Edwin Max "Ed" Leidel Jr. (October 13, 1938 – June 5, 2022) was a bishop of the Episcopal Church who served as Bishop of Eastern Michigan from 1996 to 2006 and as the Provisional Bishop of Eau Claire from 2010 to 2013.

==Biography==
A native of Baltimore, Maryland, Leidel became an ordained deacon at Christ Episcopal Church in Whitefish Bay, Wisconsin in 1963. The following year, Leidel became an ordained priest at St. Luke's Episcopal Church, Chapel, Guildhall, and Rectory in Racine, Wisconsin and was commissioned an officer and military chaplain in the United States Navy Reserve. From 1967 to 1970, he served as a rector at St. Stephen's Episcopal Church in Racine. In 1970, he returned to Christ Episcopal Church in Whitefish Bay.

From 1975 to 1986, Leidel was a rector at St. Timothy's Episcopal Church in Indianapolis, Indiana. However, he spent a year of that time in Darwin, Northern Territory, in Australia as Acting Dean of the Anglican cathedral there. In 1986, Leidel became a rector at St. Christopher's Episcopal Church in Roseville, Minnesota. In 1990, Leidel completed his Doctor of Ministry Degree at the School of Theology of the University of the South.

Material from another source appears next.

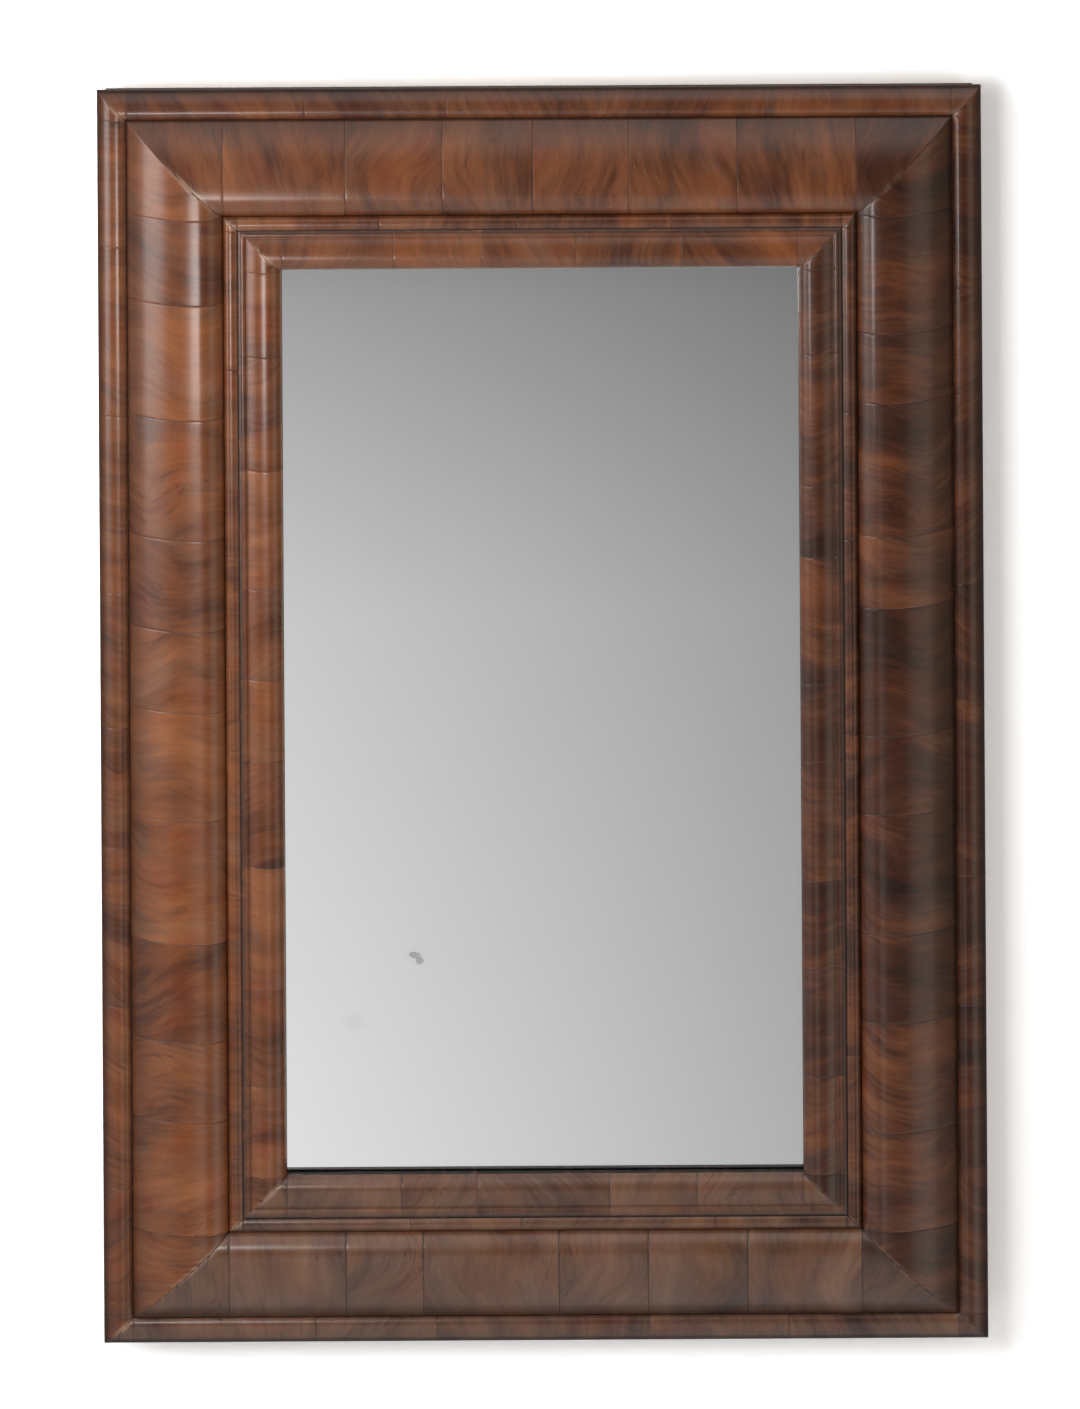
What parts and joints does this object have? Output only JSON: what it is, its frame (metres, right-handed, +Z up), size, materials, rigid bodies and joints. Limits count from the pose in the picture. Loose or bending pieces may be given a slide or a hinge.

From 1996 to 2006, Leidel served as the first bishop of the newly created Episcopal Diocese of Eastern Michigan. In 2007, he was named Congregation Coach of the Anglican Diocese of Huron. He was elected to his final position in 2010.

Leidel and his wife, Ira Leidel, resided in Glendale, Wisconsin. He was a published author of two books.

==Education==
- University of Wisconsin–Madison
- Nashotah House
- University of Wisconsin–Milwaukee
- Sewanee: The University of the South
- Leidel also holds honorary degrees from Nashotah House and Huron University College.